BJ’s also got a 50-basis-point benefit on the occupancy and operating expenses line, thanks to a new approach to facilities planning and spending, including a scale-back in third-party delivery promotions.

“It really was outperforming what even our expectations were in terms of what our restaurants were able to operate at,” Houdek said, according to the AlphaSense transcript.

Investors were happy with the results: BJ’s stock was up more than 7% early Friday afternoon. 

And the chain said it has opportunities to expand its margins further. This month, it began introducing a new service model that splits front-of-house responsibilities across servers, food runners and expediters, allowing servers to get to tables sooner and freeing up managers to spend more time in the dining room. 

While it will take a few quarters for restaurants to adjust to the new process, “over time there is additional labor benefit in regards to efficiency, and that should also allow us to drive top-line sales,” Levin said.

It is those top-line sales rather than profits that have been a challenge for BJ’s of late. In the first quarter, same-store sales fell 1.7% year over year, in part due to bad weather in January. But comps improved throughout the quarter, primarily from better traffic.
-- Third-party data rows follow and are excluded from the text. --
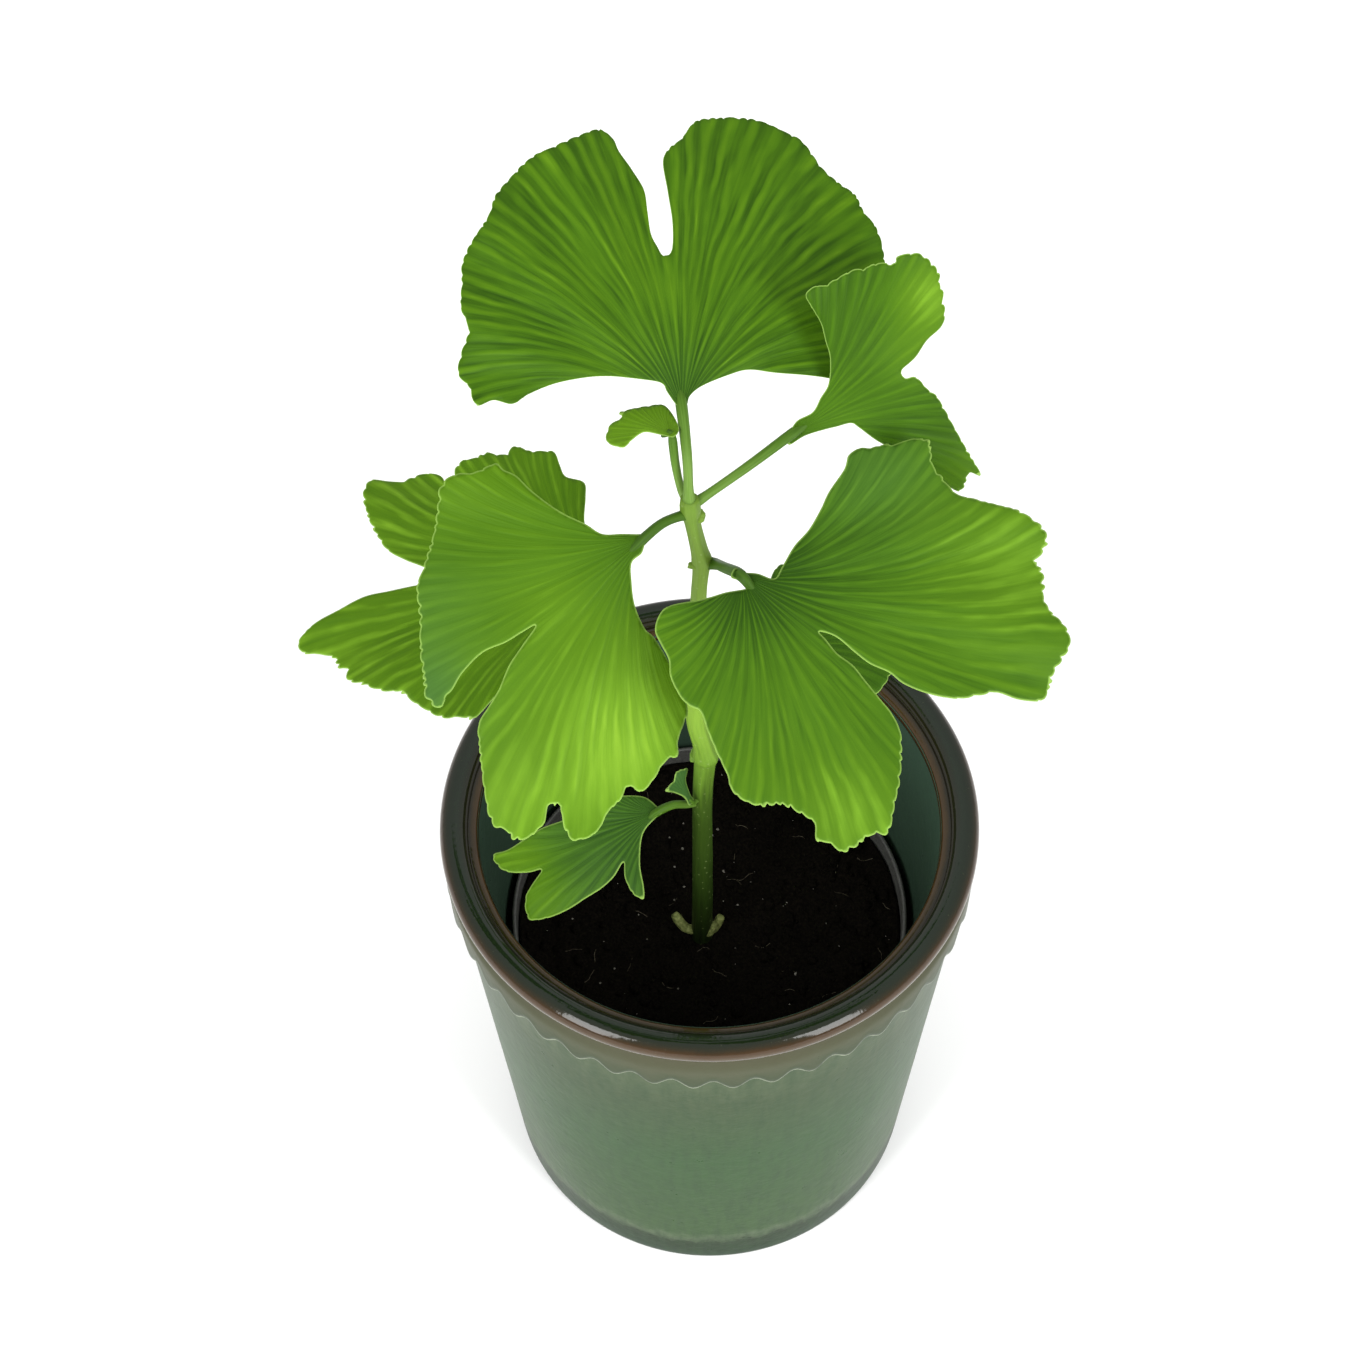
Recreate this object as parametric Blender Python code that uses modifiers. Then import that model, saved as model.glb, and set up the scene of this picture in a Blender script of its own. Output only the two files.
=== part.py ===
"""A young ginkgo in its nursery pot, standing inside a glazed cover pot.

Metres, +Z up. The origin is the centre of the cover pot's flat base, and the front is -Y.
"""

import math
import random

import bmesh
import bpy
from mathutils import Matrix, Vector, noise
from mathutils.geometry import delaunay_2d_cdt

MM = 0.001
GAP = 0.3

# Cover pot, in millimetres
POT_SEGMENTS = 84
LIP_ROLL_CENTRE = (63.9, 143.2)
LIP_ROLL_RADIUS = 3.6
LIP_BEAD_CENTRE = (60.0, 141.4)
LIP_BEAD_RADIUS = 2.1
BAND_TOP = (66.6, 137.5)
BAND_RADIUS = 66.9
BAND_BEND_Z = 134.0
BAND_LOW_Z = 125.8
BODY_TOP = (64.7, 125.8)
BODY_FOOT = (54.5, 6.0)
BASE_RADIUS = 52.6
INNER_TOP = (57.8, 138.9)
INNER_MIDDLE = (53.6, 97.0)
INNER_FOOT = (47.4, 13.0)
FLOOR_Z = 8.0
FLOOR_ROUNDING = 6.0
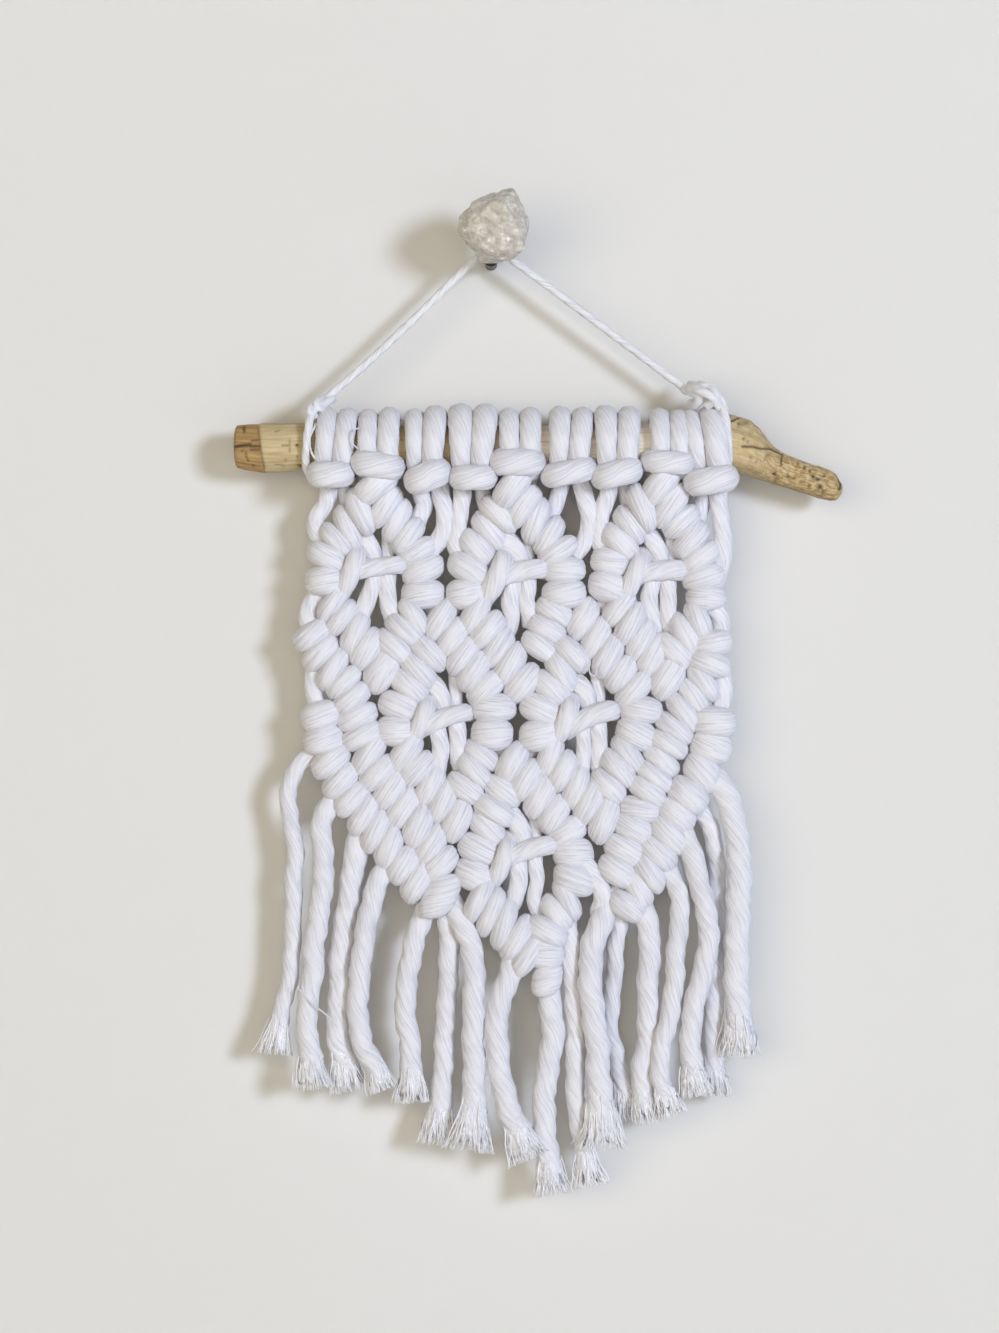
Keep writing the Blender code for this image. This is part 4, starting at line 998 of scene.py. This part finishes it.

Traffic was negative 9% in January, but rose to negative mid-single digits in February and March, Houdek said. Through April, traffic was down 3% year over year.

Like others in casual dining, BJ’s has seen some softness and check management among lower-income customers, Levin said. The chain is addressing that problem by slowing the rate of price increases and promoting deals such as half-off large pizzas on Mondays and lunch specials starting at $12.